Saatchi School of Art - What the Critic Thought


You may not always agree with the Times TV critic A A Gill, after all he does think he is Jeremy Clarkson with brains! But on this occasion his I found his view of the Saatchi X factor wanabee programme quite amusing. His comments about Duchamps Urinal was particularly apposite. I make no apology for reproducing it in full.

A.A. Gill, Sunday Times 29th November 2009:-
Right, that’s it. I am unilaterally and with prejudice proclaiming an anathema on
R Mutt’s bloody urinal. It’s wheeled out for every feeble-brained, finger-snapping, zeitgeisty art programme as a sort of shibboleth, a totem. I’ve been shown it three times in two weeks, and it was predictably used to explain contemporary art in last week’s School of Saatchi show.

Let’s get something straight about Marcel Duchamp and his pissoir fountain, the Rosetta Stone of all modern art. It was a joke; it wasn’t even shown in a gallery. Duchamp liked puns, funny names and bawdy humour. He is famous for his ready-made found objects, which he placed incongruously — a bicycle wheel on a stool, or a commercial pot-holder. The simple point of the joke is that a urinal in a lavatory is there to be peed in, but a urinal in an art gallery is there to be talked about and genuflected over for a century.

Duchamp was a bit half-hearted about art; it was a hobby, really. He got fed up after a bit and devoted most of his life to playing chess. He even carved his own set, except for the knight, which he had to get a craftsman to do. He did take 20 years to create one last secret piece. It has to be viewed through a peephole. It’s a headless woman with the full Hollywood pudenda, holding an oil lamp in a landscape. You can see it in Philadelphia. Now, no art smarties ever hold this up as an explanation for all of contemporary art, although it is far more disturbing and difficult than the unplumbed bog. Duchamp was rediscovered in the 1960s, when his found objects offered some post-hoc heritage for a lot of artists who were bored with the mechanics of making stuff.

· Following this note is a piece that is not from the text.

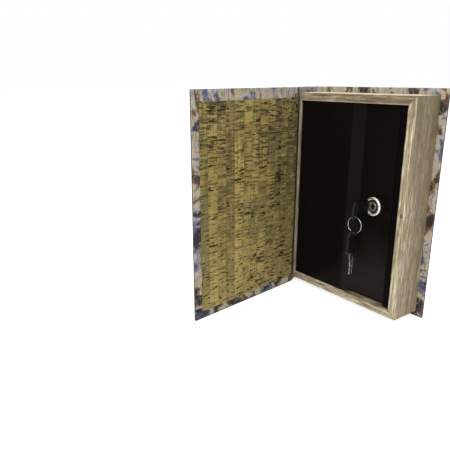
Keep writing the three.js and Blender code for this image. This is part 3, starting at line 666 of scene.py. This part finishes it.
def fillet(points, radii, steps=4):
    """Rounds the corners of a closed outline. radii is one number or one per point; 0 keeps a corner sharp."""
    n = len(points)
    if not isinstance(radii, (list, tuple)):
        radii = [radii] * n
    out = []
    for i in range(n):
        p, a, b = Vector(points[i]), Vector(points[i - 1]), Vector(points[(i + 1) % n])
        r = radii[i]
        d1, d2 = (a - p), (b - p)
        if r <= 0 or d1.length < 1e-9 or d2.length < 1e-9:
            out.append((p.x, p.y))
            continue
        e1, e2 = d1.normalized(), d2.normalized()
        half = math.acos(max(-1, min(1, e1.dot(e2)))) / 2
        if half > math.radians(89):
            out.append((p.x, p.y))
            continue
        t = min(r / math.tan(half), d1.length * 0.49, d2.length * 0.49)
        rr = t * math.tan(half)
        c = p + (e1 + e2).normalized() * (rr / math.sin(half))
        v1, v2 = p + e1 * t - c, p + e2 * t - c
        turn = math.atan2(v1.x * v2.y - v1.y * v2.x, v1.dot(v2))
        for k in range(steps + 1):
            s, co = math.sin(turn * k / steps), math.cos(turn * k / steps)
            out.append((c.x + v1.x * co - v1.y * s, c.y + v1.x * s + v1.y * co))
    return out


def rounded_slab(name, x0, x1, y0, y1, z0, z1, r, mats, matrix, pick=None, corner=1.2, seg=3):
    """A board with softened edges and slightly rounded corners."""
    bm = bmesh.new()
    vs = [bm.verts.new((x * MM, y * MM, z * MM)) for x in (x0, x1) for y in (y0, y1) for z in (z0, z1)]
    for f in ((0, 1, 3, 2), (4, 6, 7, 5), (0, 4, 5, 1), (2, 3, 7, 6), (0, 2, 6, 4), (1, 5, 7, 3)):
        bm.faces.new([vs[i] for i in f])
    bmesh.ops.recalc_face_normals(bm, faces=bm.faces)
    thin = [e for e in bm.edges if abs((e.verts[0].co - e.verts[1].co).y) > 1e-9]
    if corner:
        bmesh.ops.bevel(bm, geom=thin, offset=corner * MM, segments=4, profile=0.5, affect="EDGES")
    rim = [e for e in bm.edges if abs((e.verts[0].co - e.verts[1].co).y) < 1e-9 and any(abs(f.normal.y) > 0.9 for f in e.link_faces) and any(abs(f.normal.y) < 0.1 for f in e.link_faces)]
    bmesh.ops.bevel(bm, geom=rim, offset=r * MM, segments=seg, profile=0.5, affect="EDGES")
    me = bpy.data.meshes.new(name)
    bm.to_mesh(me)
    bm.free()
    for k in mats:
        me.materials.append(MAT[k])
    if pick:
        for poly in me.polygons:
            poly.material_index = pick(poly.center / MM, poly.normal)
    obj = bpy.data.objects.new(name, me)
    bpy.context.scene.collection.objects.link(obj)
    obj.matrix_world = matrix
    return finish_mesh(obj)


def apply_modifiers(obj):
    bpy.context.view_layer.update()
    dg = bpy.context.evaluated_depsgraph_get()
    me = bpy.data.meshes.new_from_object(obj.evaluated_get(dg), preserve_all_data_layers=True, depsgraph=dg)
    old = obj.data
    obj.modifiers.clear()
    obj.data = me
    bpy.data.meshes.remove(old)
    return obj


def carve(obj, *cutters):
    """Cuts the cutters out of obj and removes them."""
    for c in cutters:
        b = obj.modifiers.new("cut", "BOOLEAN")
        b.operation = "DIFFERENCE"
        b.solver = "EXACT"
        b.object = c
    apply_modifiers(obj)
    for c in cutters:
        me = c.data
        bpy.data.objects.remove(c)
        bpy.data.meshes.remove(me)
    return obj


def cad_look(node, material, bevel=0.0, segments=2):
    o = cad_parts[node]
    o.data.materials.clear()
    o.data.materials.append(MAT[material])
    if bevel:
        w = o.modifiers.new("join", "WELD")
        w.merge_threshold = 0.00002
        b = o.modifiers.new("edges", "BEVEL")
        b.width = bevel * MM
        b.segments = segments
        b.limit_method = "ANGLE"
        b.angle_limit = math.radians(35)
        n = o.modifiers.new("normals", "WEIGHTED_NORMAL")
        n.keep_sharp = False
    return o


def place(obj, body, slot, *nodes):
    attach(obj, body)
    if nodes:
        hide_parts(*nodes)
    return obj


# ---------- page block frame ----------
B0, B1, W, D = 6.85, 258.15, 167.3, 42.5
IX0, IX1, IZ0, IZ1 = 3.7, 157.35, 16.35, 248.45
g = 0.06
members = {
    "frame_left": ([(0, B0 + g), (IX0, IZ0 + g), (IX0, IZ1 - g), (0, B1 - g)], "wood_z"),
    "frame_right": ([(IX1, IZ0 + g), (W, B0 + g), (W, B1 - g), (IX1, IZ1 - g)], "wood_z"),
    "frame_bottom": ([(g, B0), (W - g, B0), (IX1 - g, IZ0), (IX0 + g, IZ0)], "wood_x"),
    "frame_top": ([(IX0 + g, IZ1), (IX1 - g, IZ1), (W - g, B1), (g, B1)], "wood_x"),
}
for key, (outline, mat) in members.items():
    # painted light and shade: the left member takes the shaded copy of the wood, the front face of the right member and
    # the top face of the top member take lit copies
    mats = {"frame_left": ["wood_left_painted_shade"], "frame_right": [mat, "wood_front_painted_light"], "frame_top": [mat, "wood_top_painted_light"]}.get(key, [mat])
    up = key == "frame_top"
    o = prism(key + "_member", outline, 0.0, D, mats, axis="y", pick=lambda c, n: 1 if len(mats) > 1 and (n.z > 0.9 if up else n.y < -0.5) else 0)
    if key == "frame_right":
        hole = lathe("cutter", [(0, -1), (2.15, -1), (2.15, 2.6), (0, 2.6)], [mat], SHIFT @ Matrix.Translation(Vector((162.7, 0, 130.8)) * MM), 40)
        carve(o, hole)
    finish_mesh(o, 0.35, 2)
    place(o, "book", "frame_wood", key)

o = lathe("closure_magnet", [(0, 0.10), (1.6, 0.10), (1.85, 0.18), (1.98, 0.35), (2.0, 0.6), (2.0, 2.4), (0, 2.4)], ["magnet"],
          SHIFT @ Matrix.Translation(Vector((162.7, 0, 130.8)) * MM), 40)
place(finish_mesh(o), "book", "magnet", "frame_magnet")


# ---------- covers ----------
def front_pick(c, n):
    return 1 if n.y > 0.35 else 0


def back_pick(c, n):
    return 1 if n.y < -0.35 else 0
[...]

I’ve given you this patronising pocket lecture because I’ve just been patronised for an hour by the judges on Saatchi’s art series. Yes, the young wannabe artists are made to perform like contestants in The X Factor. (They are all Jedward.) This format has already been inflicted, disastrously, on design, with that old singing teapot, Philippe Starck. The obvious difference between performing and making is that one belongs on television as its natural habitat, and the other doesn’t. Art is mostly solitary and a rather mad occupation. There is also a sadder, uncomfortable truth about artists in this programme: they are mostly very, very dim. In fact, being dim may well be a prerequisite for the calling. I say this as someone who has practised as one for most of his life; and I’ve worked in a gallery as an art critic and catalogue scribe. There is something in purely visual creation that works best when disengaged from intellect. The less you think, the more you look, the better. For every polymath Leonardo, there are dozens of thuggish Caravaggios.

The judges in this heightened reality show constantly asked the proto-artists what they thought they were making, and to explain why what they did was art. None of them could form a rational or even coherent sentence. This doesn’t make it a bad programme. Indeed, it’s rather a fascinating one, but for reasons the producers probably didn’t envisage. It is actually a vivid evocation of the reality of contemporary art. It has become all about the polemic: an artist needs to be explained by someone else who speaks the fluent, florid art-speak that is the technical jargon of galleries. This is because the market trusts explanations when it doesn’t trust a brick. Words, you can understand; art could be a lavatory. The answer to “What is art?” has always been: “That which is made by an artist.” To further beg the question, the definition of an artist is: “Someone who makes art.” Those definitions no longer pertain. An artist is someone who is validated by one of the three Cs — a critic, a curator or a collector. Any one of these contestants could be a successful artist, but they would have to be defined by successful judges. So the interesting bit of this programme is the competition between the panel of experts for authority and memorably pithy jargon.

In fact, none of the contestants will become famous artists, because they are the found object. The art is the format; they are urinals. Charles Saatchi is a Duchamp of collectors, a creator who doesn’t create, a performer who never appears. He’s probably at home playing chess. Actually, he’s much more likely to be at home watching back-to-back reruns of CSI: Miami.